» **Task statement**: All lines from the one with "Continue the OpenSCAD" through the one with "in its corners.", and only those, are to be reproduced exactly, both ends included.

— START OF Provided data —

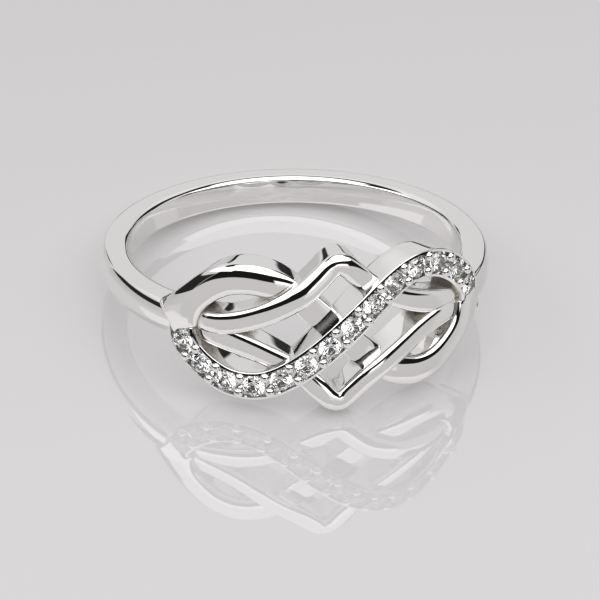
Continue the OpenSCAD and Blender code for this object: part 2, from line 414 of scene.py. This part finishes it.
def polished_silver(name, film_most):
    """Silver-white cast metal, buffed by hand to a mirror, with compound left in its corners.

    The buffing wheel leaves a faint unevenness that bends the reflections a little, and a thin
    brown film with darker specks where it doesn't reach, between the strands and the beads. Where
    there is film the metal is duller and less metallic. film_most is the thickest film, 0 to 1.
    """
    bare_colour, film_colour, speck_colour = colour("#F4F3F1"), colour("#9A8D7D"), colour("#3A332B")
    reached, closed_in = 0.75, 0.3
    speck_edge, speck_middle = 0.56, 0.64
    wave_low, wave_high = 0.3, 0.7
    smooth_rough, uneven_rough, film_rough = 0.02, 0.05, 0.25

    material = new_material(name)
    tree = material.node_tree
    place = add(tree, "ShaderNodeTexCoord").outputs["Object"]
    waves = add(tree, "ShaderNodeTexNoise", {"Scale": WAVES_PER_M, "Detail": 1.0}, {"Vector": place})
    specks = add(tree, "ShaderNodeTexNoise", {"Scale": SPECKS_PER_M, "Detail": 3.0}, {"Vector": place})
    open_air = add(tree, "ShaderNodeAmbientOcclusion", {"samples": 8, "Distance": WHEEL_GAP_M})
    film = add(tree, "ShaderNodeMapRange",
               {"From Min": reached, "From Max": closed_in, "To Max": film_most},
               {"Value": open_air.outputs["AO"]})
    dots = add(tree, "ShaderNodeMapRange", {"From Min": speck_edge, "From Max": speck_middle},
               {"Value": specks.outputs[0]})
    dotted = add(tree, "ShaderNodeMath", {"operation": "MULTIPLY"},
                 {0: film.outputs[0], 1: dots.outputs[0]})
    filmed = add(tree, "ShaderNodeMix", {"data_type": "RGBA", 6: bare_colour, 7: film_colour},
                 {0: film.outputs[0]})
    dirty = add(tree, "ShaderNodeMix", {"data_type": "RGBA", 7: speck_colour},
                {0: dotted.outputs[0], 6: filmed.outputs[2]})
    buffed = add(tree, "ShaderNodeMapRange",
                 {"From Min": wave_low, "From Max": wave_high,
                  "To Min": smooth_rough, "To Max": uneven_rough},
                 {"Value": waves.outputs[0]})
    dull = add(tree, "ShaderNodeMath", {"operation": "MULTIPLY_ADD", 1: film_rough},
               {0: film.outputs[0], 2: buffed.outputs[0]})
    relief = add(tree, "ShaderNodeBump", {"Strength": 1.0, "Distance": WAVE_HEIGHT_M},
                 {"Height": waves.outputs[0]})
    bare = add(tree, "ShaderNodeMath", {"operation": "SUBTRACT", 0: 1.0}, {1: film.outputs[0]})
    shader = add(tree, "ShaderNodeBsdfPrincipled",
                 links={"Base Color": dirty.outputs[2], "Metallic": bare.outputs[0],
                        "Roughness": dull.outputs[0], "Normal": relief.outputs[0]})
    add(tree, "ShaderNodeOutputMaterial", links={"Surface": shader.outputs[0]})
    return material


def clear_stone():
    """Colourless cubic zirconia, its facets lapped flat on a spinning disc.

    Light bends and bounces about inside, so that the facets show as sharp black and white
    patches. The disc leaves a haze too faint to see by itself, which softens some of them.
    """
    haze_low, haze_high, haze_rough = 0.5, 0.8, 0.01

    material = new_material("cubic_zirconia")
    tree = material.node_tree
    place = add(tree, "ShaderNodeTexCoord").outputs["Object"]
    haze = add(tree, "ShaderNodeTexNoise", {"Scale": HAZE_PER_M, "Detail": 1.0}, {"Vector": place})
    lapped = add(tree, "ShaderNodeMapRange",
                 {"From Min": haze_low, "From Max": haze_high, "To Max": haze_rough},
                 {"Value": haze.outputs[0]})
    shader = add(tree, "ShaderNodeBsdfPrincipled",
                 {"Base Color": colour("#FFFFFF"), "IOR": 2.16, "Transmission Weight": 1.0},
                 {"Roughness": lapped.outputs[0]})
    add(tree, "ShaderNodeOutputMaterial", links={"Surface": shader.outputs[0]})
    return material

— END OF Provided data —
— START OF Provided data —

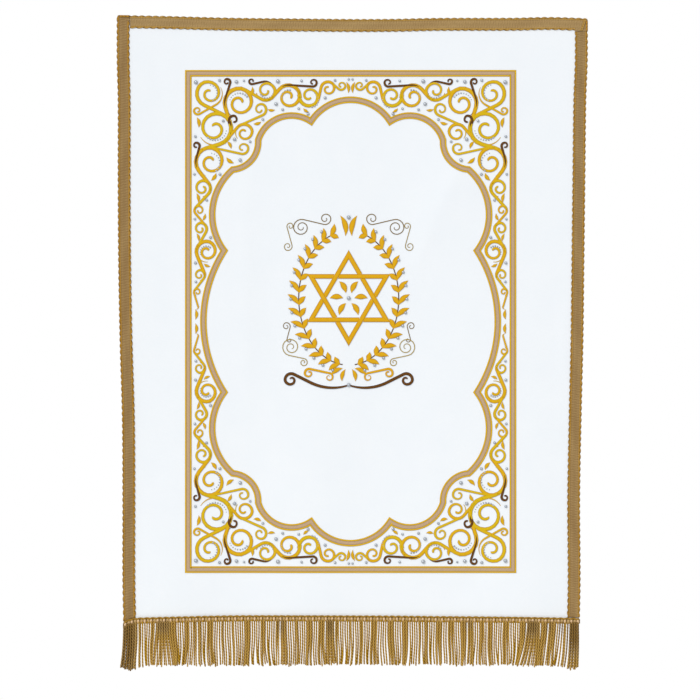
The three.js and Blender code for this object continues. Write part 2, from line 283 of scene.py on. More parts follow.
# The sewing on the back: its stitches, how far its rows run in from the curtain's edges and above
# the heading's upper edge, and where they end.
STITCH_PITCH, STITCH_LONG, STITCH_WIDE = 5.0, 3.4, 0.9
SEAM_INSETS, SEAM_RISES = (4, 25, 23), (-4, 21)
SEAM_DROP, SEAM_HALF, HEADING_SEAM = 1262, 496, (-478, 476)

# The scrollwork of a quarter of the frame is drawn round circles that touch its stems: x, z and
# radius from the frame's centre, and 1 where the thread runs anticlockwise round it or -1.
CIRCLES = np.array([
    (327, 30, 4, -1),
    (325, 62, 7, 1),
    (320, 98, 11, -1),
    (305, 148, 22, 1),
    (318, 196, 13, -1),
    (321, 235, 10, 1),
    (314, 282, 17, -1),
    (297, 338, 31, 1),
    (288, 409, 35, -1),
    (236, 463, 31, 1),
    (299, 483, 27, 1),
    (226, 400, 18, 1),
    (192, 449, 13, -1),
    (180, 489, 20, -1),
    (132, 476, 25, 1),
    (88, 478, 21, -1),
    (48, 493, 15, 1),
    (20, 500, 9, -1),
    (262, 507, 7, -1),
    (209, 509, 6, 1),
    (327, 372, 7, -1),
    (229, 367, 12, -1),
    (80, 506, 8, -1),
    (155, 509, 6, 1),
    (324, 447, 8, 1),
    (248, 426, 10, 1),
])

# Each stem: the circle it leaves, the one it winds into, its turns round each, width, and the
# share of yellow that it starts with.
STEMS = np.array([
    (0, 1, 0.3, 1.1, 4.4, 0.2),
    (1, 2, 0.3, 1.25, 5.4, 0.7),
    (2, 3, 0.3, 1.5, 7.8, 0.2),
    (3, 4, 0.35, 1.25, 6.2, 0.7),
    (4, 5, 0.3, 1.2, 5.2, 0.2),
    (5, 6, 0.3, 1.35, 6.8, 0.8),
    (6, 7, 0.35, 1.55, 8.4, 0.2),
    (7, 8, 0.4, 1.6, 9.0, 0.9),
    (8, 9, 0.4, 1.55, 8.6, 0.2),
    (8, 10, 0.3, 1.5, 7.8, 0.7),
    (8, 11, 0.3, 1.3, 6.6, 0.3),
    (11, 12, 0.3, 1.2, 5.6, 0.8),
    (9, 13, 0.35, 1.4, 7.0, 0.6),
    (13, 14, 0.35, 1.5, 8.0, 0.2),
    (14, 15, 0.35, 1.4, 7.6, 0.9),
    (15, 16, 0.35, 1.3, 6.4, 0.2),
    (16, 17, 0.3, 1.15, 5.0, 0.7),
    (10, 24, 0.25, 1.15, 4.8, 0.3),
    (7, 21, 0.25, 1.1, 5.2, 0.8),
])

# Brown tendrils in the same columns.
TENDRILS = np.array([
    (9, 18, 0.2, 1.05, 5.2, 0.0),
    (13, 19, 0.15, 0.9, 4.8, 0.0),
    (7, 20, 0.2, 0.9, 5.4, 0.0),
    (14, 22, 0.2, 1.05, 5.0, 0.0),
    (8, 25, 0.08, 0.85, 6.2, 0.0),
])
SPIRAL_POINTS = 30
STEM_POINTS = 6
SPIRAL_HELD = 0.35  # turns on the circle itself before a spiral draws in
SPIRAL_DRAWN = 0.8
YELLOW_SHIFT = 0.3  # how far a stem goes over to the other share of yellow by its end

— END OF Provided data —

» **Task response**:
Continue the OpenSCAD and Blender code for this object: part 2, from line 414 of scene.py. This part finishes it.
def polished_silver(name, film_most):
    """Silver-white cast metal, buffed by hand to a mirror, with compound left in its corners.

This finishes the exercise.